Pollice e mani verdi

In passeggiata con mio figlio, è stato inevitabile passare a trovare la SQP Sacra Quercia Palustre, ormai da un lustro viva e vegeta all'interno del parco XXV Aprile di Rimini (parco Marecchia). Tappa obbligata: se non uno sguardo, una carezza. 

Stavolta, dopo l'allarme dato dai fidi amici compagni di merende sulla necessità di uno sfalcio ravvicinato per far respirare la pianta, scaraventare la bicicletta a terra e iniziare a strappare le maledette campanelle è stato un tutt'uno. Anche mio figlio mi ha dato una mano, dapprincipio, con pazienza e tenacia. Poi si è allontanato verso gli ippocastani a fare scorta di castagne, prendere la mira e tirarmele. Mancato!

Un sacro furore dionisiaco invece si era nel frattempo impossessato da me. E dopo un timido inizio - strappa qui, strappetta là - ho iniziato con metodo a eradicare tutto ciò che, negli ultimi mesi, si era arrampicato sulla rete di protezione che abbiamo messo un annetto fa ormai. O anche più. Il tempo passa, e la SQP cresce. Vola verso i tre metri. Verdeggiante e rossiccia, come stagione vuole. Dopo aver eliminato le campanelle avvitate sulla rete, ho infilato le mani dentro di essa per raggiungere le foglie imprigionate, il tronco coronato di foglie non sue e con delicatezza, per evitare di rompere anche solo un rametto, ho rimosso tutto. Ultimo atto, lo sfalcio manibus, per liberare i dintorni della rete e tutto ciò che aveva osato infilarsi dentro di essa, puntare verso la piccola, adolescente Quercia Palustre. Sudato, soddisfatto, stanco, schivati i grappoli di castagne (ablativo assoluto + genitivo), ho rialzato la bici, radunato le mie povere cose, scacciate le mosche che hanno vieppiù tormentato la pulizia (probabilmente, ho pensato, man mano che sudavo e saliva la temperatura corporea, si sono fatte più insistenti, audaci), recuperato il figlio, ripartiti, arrivati a casa.
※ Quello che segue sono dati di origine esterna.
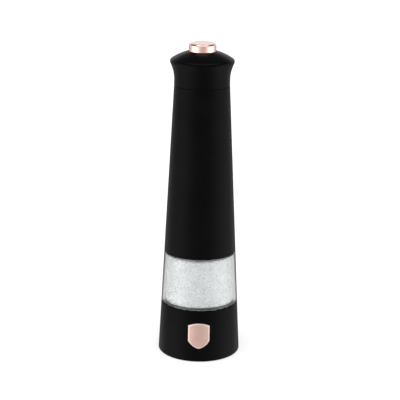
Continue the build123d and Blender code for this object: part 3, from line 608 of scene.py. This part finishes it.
for finish, names in finishes.items():
    for name in names:
        nodes[name].data.materials.clear()
        nodes[name].data.materials.append(finish)
        dressed.append(name)
print("dressed", len(dressed), "of", len(nodes), "left", sorted(set(nodes) - set(dressed)))

# %% [markdown]
# ## Turned skins with Geometry Nodes
# The casing, the head, the chamber and the button are all solids of revolution. The frame's solids
# are cut into flat facets, so the ones that show are turned again here, smoothly and with small
# rounded edges that catch the light. One tree does them all: it sweeps an outline round a circle,
# which is what a lathe does. Its inputs are the outline, the number of steps and the finish.


# %% Helpers that build and run a node tree
def new_tree(name, sockets):
    """Geometry tree with named inputs and one geometry output."""
    tree = bpy.data.node_groups.new(name, "GeometryNodeTree")
    for label, kind in sockets.items():
        tree.interface.new_socket(label, in_out="INPUT", socket_type=kind)
    tree.interface.new_socket("Geometry", in_out="OUTPUT", socket_type="NodeSocketGeometry")
    return tree, add(tree, "NodeGroupInput").outputs


def end_tree(tree, geometry, finish):
    """Real geometry with its finish, at the tree's output."""
    real = add(tree, "GeometryNodeRealizeInstances", {0: geometry})
    painted = add(tree, "GeometryNodeSetMaterial", {"Geometry": real.outputs[0], "Material": finish})
    add(tree, "NodeGroupOutput", {0: painted.outputs[0]})
    return tree


def grow(name, tree, start, sharp_degrees=30, **inputs):
    """Run a tree on a start mesh and keep the result as a plain mesh at the origin."""
    host = bpy.data.objects.new(name, start)
    scene.collection.objects.link(host)
    modifier = host.modifiers.new("grow", "NODES")
    modifier.node_group = tree
    for item in tree.interface.items_tree:
        key = item.name.replace(" ", "_")
        if item.in_out == "INPUT" and key in inputs:
            modifier[item.identifier] = inputs[key]
    evaluated = host.evaluated_get(bpy.context.evaluated_depsgraph_get())
    mesh = bpy.data.meshes.new_from_object(evaluated)
    host.modifiers.remove(modifier)
    host.data = mesh
    mesh.shade_smooth()
    mesh.set_sharp_from_angle(angle=math.radians(sharp_degrees))
    return host


def volume_of(piece):
    """Volume in cubic centimetres; it is positive when the faces point outwards."""
    shape = bmesh.new()
    shape.from_mesh(piece.data)
    total = shape.calc_volume(signed=True)
    shape.free()
    return total * 1e6


print("tree helpers ready")


# %% The lathe
def lathe_tree():
    sockets = {"Outline": "NodeSocketGeometry", "Steps": "NodeSocketInt", "Finish": "NodeSocketMaterial"}
    tree, given = new_tree("lathe", sockets)
    profile = add(tree, "GeometryNodeMeshToCurve", {0: given["Outline"]})
    ring = add(tree, "GeometryNodeCurvePrimitiveCircle", {"Resolution": given["Steps"], "Radius": 1.0})
    upright = add(tree, "GeometryNodeSetCurveNormal", {0: ring.outputs[0]}, mode="Z_UP")
    turned = add(tree, "GeometryNodeCurveToMesh", {"Curve": upright, "Profile Curve": profile})
    closed = add(tree, "GeometryNodeMergeByDistance", {"Geometry": turned.outputs[0], "Distance": 2e-6})
    return end_tree(tree, closed.outputs[0], given["Finish"])


lathe = lathe_tree()


def turn(name, outline, finish, steps=192, sharp_degrees=30, closed=True):
    """Turned piece from (radius, height) points in millimetres.

    The sweep circle has a radius of one metre, so the outline is drawn that much nearer the axis, and
    the sweep hangs an outline upside down, so its heights are turned round.
    """
    mesh = bpy.data.meshes.new(name)
    points = [(r * MM - 1.0, -z * MM, 0) for r, z in outline]
    count = len(points)
    edges = [(k, (k + 1) % count) for k in range(count if closed else count - 1)]
    mesh.from_pydata(points, edges, [])
    piece = grow(name, lathe, mesh, sharp_degrees, Steps=steps, Finish=finish)
    if volume_of(piece) < 0:
        piece.data.flip_normals()
    return piece


print("lathe inputs:", [item.name for item in lathe.interface.items_tree if item.in_out == "INPUT"])

# %% [markdown]
# ### Outlines with rounded corners
# No moulded edge is perfectly sharp. An outline is given as corners, each with the radius of its
# fillet, and this helper puts the arcs in. Large arcs, such as the dome, are given as many points.


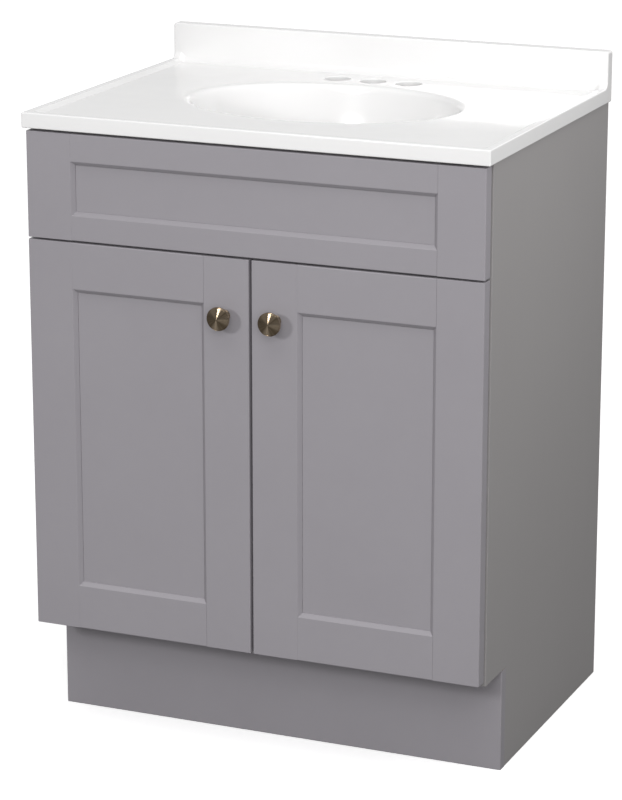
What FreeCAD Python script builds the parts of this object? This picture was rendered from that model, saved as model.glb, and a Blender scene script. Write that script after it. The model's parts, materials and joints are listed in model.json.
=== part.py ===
import FreeCAD, Part
import math
import os

from FreeCAD import Vector

os.makedirs("parts", exist_ok=True)

# A two-door bathroom vanity cabinet with a one-piece cast top, in millimetres.
# X runs left to right, Y from the front to the wall, Z up from the floor.
# The origin is on the floor, in the middle of the whole object's footprint.

# --- driving dimensions ---------------------------------------------------------------
top_width = 622.3           # 24.5 in
top_depth = 463.7           # 18.25 in
top_thickness = 19.7
splash_height = 48.0        # above the rim of the top
splash_thickness = 18.3
cabinet_width = 614.8
cabinet_depth = 441.0       # wall to the front edges of the side panels
cabinet_height = 794.0      # floor to the underside of the top
board = 15.0                # particle board of the cabinet box
toe_height = 134.0
toe_depth = 381.0           # wall to the front of the toe-kick board
front_face = 462.0          # wall to the face of the doors
front_thickness = 18.5      # doors and false drawer front
fronts_width = 611.5
door_gap = 3.5              # between the two doors
door_bottom = 140.5
door_top = 652.6
drawer_front_bottom = 655.1
drawer_front_top = 791.0
stile_width = 61.0
knob_projection = 25.0
knob_height = 579.5
knob_to_middle = 34.3       # knob centre to the middle of the cabinet

# --- frame-and-panel fronts -----------------------------------------------------------
bevel = 5.0                 # the 45 degree bevel round each panel
bevel_lip = 0.6
panel_thickness = 5.5
groove_depth = 8.0
panel_play = 0.5
edge_round = 1.5
door_rails = {"top": 60.0, "bottom": 58.0}
drawer_front_rails = {"top": 35.0, "bottom": 32.0}

# --- cast top -------------------------------------------------------------------------
rim_width = 9.0             # flat on top of the raised rim
rim_slope = 9.0             # ramp from the rim down to the deck
deck_drop = 4.5
bowl_half_width = 178.0      # inside the rounded edge
bowl_half_depth = 128.0
bowl_centre = 227.0         # from the wall
bowl_deep = 133.0           # deck to the drain seat
bowl_roll = 12.0            # rounded edge of the bowl
bowl_wall = 8.0
drain_radius = 22.2
drain_boss_radius = 34.0
drain_boss_height = 6.0
faucet_radius = 17.45
faucet_spacing = 50.8       # three holes on 4 in centres
faucet_line = 61.0          # from the wall
splash_cove = 9.0

# --- hinges: a single-pivot concealed hinge, two to a door ----------------------------
hinge_from_end = 90.0
pivot_from_edge = 6.3       # door edge to the pin
pivot_depth = 9.5           # door back to the pin
cup_radius = 17.5
cup_from_edge = 2.6
cup_depth = 13.2
pin_radius = 1.1
pin_half_length = 8.0
running_gap = 0.05
knuckle_radius = 2.2
neck_half_height = 4.0
neck_thickness = 1.6
arm_reach = 13.7            # pin to the straight part of the arm
arm_drop = 1.2

# --- derived places -------------------------------------------------------------------
wall_y = (front_face + knob_projection) / 2
rim_z = cabinet_height + top_thickness
deck_z = rim_z - deck_drop
half_width = cabinet_width / 2
inner_half = half_width - board
door_width = (fronts_width - door_gap) / 2
door_back = front_face - front_thickness
rail_front = cabinet_depth
screw_gap = 0.05


def y_at(depth):
    """Y of a plane at the given distance from the wall."""
    return wall_y - depth


def block(x0, x1, depth0, depth1, z0, z1):
    """A box between two X, two distances from the wall and two heights."""
    corner = Vector(min(x0, x1), y_at(max(depth0, depth1)), min(z0, z1))
    return Part.makeBox(abs(x1 - x0), abs(depth1 - depth0), abs(z1 - z0), corner)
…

Per poi accorgermi del colore delle mani. Prima di lavarle, foto di rito. Ecco il pollice, l'indice, il medio, l'anulare, il mignolo: verdi. Con questo fuori programma ho appreso il senso letterale dell'avere il "pollice verde" che poi è la clorofilla che si insinua nella tessitura della pelle e la colora, piuttosto decisamente. 

Amo da sempre il verde e la sua cura. Tagliare l'erba, potare la siepe, annaffiare le piante... Prima è stato un dovere, poi il piacere di fare le cose bene - le righe dritte, i contorni con il decespugliatore, le foglie secche, il fieno da raccogliere. Infine il piacere di sapere che, grazie a ciò che fai, contribuisci al benessere di un altro essere vivente. Che ti ringrazia con i suoi colori, con l'energia che ci mette nel crescere, con l'ombra quando serve, con i frutti quando hai fame. Tornavo a casa da Milano, il giovedì, il venerdì. Prendevo la canna e annaffiavo. Piano piano, una pianta, un cespuglio, un fiore alla volta. Era una meditazione, un dialogo, un canto.